There are a ton of features I’d like to add to this game. It really needs printing support, which should be relatively easy. I’d also love to see it get internationalized (and not just translated) – are crosswords in non-Latin languages a thing? And I’ve seen enough of Benjamin‘s GUADEC presentations over the years to know GTK can do something cooler than popup a dialog when you finish a crossword.

But the most important thing is that the game needs to be fun! For that, we need more puzzles and the existing puzzles need to be better. If you’re interested in joining me in creating a good set of puzzles for Linux, try the game out and let me know.

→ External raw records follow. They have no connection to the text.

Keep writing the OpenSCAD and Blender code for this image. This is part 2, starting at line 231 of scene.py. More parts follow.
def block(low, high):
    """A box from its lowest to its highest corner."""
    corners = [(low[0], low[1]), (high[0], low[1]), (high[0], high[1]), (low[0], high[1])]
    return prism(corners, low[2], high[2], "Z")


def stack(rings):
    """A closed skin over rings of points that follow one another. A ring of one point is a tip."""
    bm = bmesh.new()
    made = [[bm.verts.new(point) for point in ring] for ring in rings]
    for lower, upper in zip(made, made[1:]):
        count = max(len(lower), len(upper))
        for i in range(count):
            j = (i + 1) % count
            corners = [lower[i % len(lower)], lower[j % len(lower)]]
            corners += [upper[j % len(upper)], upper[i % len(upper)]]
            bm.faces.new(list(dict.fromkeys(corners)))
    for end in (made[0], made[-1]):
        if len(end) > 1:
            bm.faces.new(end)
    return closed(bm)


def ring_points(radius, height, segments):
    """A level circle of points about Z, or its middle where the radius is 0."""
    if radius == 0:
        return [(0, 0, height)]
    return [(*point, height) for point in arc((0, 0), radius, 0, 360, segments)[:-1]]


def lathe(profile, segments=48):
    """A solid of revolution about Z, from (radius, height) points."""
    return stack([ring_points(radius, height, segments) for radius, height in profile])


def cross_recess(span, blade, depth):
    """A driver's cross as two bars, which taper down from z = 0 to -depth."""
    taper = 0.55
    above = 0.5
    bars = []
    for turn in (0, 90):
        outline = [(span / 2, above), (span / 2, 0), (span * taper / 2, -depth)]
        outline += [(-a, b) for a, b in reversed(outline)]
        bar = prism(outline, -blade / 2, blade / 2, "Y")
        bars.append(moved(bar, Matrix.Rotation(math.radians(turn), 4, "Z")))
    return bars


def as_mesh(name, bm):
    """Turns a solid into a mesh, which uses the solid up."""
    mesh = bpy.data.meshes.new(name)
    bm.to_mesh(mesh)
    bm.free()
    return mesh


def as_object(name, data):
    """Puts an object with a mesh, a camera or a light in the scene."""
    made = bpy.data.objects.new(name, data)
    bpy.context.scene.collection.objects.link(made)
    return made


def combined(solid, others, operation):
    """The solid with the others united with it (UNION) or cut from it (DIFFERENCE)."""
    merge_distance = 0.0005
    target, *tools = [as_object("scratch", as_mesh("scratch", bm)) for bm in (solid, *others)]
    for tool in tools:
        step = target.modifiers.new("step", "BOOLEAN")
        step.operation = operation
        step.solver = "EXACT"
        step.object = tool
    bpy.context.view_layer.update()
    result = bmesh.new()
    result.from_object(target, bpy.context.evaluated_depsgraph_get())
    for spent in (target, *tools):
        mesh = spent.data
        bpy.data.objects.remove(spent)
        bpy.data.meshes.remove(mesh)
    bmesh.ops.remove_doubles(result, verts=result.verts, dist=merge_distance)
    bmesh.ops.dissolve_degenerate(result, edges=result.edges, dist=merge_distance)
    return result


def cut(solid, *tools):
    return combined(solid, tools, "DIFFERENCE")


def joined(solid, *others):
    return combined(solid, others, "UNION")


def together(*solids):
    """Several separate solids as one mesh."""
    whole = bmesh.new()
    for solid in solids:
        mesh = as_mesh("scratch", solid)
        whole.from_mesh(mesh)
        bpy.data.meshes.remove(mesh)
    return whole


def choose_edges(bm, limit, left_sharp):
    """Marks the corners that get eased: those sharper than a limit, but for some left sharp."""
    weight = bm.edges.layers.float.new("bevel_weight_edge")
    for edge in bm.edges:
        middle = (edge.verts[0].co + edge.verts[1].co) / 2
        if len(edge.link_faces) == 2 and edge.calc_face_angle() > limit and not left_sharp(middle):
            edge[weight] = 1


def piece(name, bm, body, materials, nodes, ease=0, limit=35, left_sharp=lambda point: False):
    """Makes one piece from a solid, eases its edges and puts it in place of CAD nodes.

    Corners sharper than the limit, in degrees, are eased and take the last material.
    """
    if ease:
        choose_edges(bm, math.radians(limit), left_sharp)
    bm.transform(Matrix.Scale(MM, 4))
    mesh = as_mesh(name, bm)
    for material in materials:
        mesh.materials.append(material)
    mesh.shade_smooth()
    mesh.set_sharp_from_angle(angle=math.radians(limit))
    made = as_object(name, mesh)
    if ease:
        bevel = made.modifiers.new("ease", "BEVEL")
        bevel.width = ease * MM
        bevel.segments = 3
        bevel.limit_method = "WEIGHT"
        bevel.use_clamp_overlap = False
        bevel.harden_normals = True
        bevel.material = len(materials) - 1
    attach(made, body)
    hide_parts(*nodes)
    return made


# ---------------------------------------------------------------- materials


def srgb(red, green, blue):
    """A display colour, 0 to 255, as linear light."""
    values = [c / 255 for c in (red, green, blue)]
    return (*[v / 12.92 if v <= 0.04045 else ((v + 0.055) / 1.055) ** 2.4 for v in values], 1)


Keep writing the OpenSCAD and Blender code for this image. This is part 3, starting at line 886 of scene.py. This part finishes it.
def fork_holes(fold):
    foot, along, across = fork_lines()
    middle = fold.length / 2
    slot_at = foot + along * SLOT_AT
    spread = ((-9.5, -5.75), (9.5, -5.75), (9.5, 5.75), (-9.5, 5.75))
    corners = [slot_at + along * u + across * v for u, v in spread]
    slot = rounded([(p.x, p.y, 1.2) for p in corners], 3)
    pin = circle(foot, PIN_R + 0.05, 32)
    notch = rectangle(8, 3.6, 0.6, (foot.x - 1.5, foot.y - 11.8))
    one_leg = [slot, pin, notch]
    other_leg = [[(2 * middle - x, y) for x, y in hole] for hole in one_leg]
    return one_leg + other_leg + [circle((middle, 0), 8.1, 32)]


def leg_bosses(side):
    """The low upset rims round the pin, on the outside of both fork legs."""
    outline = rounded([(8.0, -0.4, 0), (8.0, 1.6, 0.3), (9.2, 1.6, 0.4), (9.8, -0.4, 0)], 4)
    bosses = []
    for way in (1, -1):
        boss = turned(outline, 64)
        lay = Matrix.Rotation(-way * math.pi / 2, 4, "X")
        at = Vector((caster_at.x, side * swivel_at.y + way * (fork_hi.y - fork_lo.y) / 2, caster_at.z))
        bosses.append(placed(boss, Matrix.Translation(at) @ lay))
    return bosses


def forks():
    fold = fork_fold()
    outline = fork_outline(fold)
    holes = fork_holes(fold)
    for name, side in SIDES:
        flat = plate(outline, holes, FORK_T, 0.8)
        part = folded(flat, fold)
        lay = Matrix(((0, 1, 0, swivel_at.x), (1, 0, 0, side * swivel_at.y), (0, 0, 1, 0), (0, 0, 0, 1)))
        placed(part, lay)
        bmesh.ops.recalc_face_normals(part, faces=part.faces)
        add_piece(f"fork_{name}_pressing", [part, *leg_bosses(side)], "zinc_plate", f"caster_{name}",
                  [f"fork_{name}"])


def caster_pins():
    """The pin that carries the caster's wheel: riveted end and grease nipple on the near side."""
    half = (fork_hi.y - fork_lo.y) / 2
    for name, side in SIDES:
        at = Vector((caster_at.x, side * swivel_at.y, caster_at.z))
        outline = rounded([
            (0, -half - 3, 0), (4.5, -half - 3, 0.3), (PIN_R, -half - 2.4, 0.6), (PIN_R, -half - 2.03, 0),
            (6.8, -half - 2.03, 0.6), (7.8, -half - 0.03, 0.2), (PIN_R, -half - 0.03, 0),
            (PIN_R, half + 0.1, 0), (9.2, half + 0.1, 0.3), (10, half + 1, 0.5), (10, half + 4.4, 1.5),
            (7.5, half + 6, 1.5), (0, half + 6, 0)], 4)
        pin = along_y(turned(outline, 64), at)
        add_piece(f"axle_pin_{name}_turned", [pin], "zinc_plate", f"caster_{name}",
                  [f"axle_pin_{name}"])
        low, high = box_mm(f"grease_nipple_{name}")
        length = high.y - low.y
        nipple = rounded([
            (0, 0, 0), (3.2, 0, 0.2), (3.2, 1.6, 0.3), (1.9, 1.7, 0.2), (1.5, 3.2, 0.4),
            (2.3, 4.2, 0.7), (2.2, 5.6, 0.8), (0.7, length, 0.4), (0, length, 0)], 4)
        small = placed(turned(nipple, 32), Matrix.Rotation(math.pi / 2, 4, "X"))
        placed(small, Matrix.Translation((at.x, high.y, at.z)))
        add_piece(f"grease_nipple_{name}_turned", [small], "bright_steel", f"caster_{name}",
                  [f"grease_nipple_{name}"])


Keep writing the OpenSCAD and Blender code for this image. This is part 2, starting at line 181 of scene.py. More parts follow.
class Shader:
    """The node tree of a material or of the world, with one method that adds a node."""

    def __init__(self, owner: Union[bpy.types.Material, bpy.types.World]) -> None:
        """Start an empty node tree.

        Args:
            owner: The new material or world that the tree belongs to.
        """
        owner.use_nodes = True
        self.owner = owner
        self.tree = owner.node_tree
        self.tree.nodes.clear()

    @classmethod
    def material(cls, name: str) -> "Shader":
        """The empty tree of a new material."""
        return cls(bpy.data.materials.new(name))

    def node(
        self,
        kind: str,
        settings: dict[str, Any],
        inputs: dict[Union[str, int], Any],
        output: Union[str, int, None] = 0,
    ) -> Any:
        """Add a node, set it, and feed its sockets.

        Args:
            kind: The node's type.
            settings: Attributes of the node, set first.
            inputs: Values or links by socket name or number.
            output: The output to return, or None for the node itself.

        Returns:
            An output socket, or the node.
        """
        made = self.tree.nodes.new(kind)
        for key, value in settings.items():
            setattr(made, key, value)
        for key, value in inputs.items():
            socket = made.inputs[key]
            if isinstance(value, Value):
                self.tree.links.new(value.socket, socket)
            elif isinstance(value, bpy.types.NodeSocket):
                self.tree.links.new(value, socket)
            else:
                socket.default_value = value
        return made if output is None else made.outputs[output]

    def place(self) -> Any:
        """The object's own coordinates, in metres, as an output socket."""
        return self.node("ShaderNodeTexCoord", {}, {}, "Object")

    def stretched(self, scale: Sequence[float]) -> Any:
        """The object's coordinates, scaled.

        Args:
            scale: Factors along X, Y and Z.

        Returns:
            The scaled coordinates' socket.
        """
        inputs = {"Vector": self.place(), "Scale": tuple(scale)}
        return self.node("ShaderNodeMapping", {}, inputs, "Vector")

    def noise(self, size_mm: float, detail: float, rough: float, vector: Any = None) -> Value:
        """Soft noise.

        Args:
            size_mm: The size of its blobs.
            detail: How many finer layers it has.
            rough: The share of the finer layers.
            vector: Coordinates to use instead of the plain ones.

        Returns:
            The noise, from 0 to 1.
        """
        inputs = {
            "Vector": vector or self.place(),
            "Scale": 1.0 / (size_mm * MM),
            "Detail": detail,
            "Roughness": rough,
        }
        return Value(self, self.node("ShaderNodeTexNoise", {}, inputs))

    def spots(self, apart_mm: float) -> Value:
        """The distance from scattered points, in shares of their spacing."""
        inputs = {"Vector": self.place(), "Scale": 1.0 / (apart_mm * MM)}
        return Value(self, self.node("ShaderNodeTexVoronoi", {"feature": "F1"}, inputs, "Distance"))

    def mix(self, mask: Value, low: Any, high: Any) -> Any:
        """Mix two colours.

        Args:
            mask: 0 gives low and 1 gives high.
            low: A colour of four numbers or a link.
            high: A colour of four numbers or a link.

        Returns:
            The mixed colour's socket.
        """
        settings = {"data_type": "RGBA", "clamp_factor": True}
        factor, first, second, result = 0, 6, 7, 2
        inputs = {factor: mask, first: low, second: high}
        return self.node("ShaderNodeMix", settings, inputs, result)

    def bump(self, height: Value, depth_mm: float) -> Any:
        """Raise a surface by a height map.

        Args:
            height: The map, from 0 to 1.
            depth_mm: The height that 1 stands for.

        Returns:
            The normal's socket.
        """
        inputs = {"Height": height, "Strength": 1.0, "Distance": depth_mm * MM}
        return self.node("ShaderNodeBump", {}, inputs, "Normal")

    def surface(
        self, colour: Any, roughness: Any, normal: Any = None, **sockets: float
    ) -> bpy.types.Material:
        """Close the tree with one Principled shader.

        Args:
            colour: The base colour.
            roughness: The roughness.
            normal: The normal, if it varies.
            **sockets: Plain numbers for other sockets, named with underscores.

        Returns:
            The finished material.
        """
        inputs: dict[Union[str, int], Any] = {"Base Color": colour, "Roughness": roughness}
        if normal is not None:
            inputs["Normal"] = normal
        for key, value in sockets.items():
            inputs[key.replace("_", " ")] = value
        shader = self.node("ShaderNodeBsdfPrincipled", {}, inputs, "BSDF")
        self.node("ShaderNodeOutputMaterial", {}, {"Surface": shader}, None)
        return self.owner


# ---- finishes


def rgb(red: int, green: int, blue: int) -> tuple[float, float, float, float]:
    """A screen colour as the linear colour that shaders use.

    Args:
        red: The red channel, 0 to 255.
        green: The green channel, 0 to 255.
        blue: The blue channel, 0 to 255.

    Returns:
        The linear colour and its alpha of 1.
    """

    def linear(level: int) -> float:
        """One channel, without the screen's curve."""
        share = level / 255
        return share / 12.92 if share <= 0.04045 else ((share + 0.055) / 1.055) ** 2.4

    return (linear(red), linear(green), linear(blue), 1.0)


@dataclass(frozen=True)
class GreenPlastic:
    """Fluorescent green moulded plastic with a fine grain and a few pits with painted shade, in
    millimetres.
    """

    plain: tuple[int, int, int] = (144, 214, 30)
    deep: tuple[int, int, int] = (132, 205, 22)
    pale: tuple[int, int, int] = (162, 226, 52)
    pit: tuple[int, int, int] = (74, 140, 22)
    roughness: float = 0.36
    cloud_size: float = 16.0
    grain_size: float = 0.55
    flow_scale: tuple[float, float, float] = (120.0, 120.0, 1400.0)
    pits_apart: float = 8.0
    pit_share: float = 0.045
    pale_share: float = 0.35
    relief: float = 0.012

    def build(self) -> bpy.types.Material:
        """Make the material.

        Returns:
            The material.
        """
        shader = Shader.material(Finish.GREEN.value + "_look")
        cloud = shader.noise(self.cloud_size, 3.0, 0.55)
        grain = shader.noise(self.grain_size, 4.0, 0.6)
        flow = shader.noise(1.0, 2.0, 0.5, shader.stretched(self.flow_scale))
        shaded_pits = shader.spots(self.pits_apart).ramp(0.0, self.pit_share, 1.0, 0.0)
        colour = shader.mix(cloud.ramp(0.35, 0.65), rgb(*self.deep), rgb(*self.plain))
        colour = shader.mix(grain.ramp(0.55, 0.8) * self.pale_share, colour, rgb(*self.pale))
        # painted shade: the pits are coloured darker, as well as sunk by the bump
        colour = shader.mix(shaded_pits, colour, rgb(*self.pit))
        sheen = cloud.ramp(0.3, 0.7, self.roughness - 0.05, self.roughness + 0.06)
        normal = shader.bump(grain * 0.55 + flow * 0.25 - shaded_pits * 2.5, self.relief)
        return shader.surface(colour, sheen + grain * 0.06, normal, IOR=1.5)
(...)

10 thoughts on “Introducing GNOME Crosswords”

  1. Like it!
    I wiol test if it clould replace the Online Crosswords generatotär my girlfriend use to create Subject specific Crosswords for here Students. She sais solving crosswords helps learning. She has a Spreadsheet with several Words and Descriptions of them.
    I for my self used Crosswords to learn a foreign Language.
    It would be nice if there is a more professional tool.
    From the screenshots I would say you already beat all Web creators I know.
    One may interesting point would be how you Print them.

  2. I’d love to see something like that. A lot of the pieces are done on the client side. Any interest in contributing to it?

  3. I’m really enjoying this game! Although there is one puzzle that’s stumping me. In the Gnome Contributor’s set of puzzles, the puzzle titled “Wee One” has some single character that somehow represents the word “baby”. However, I’ve typed in literally every possible character that can be typed on my keyboard – letters, numbers, symbols, everything. When I hit control-S to check it, it’s always marked as wrong, no matter what character I type. So essentially, this puzzle is unwinnable, as far as I can tell.

  4. It’s a rebus puzzle!

    You can use Escape to enter multiple characters (which is a traditional keybinding). The “Keyboard Shortcuts” dialog (Ctrl+?) will also show you this.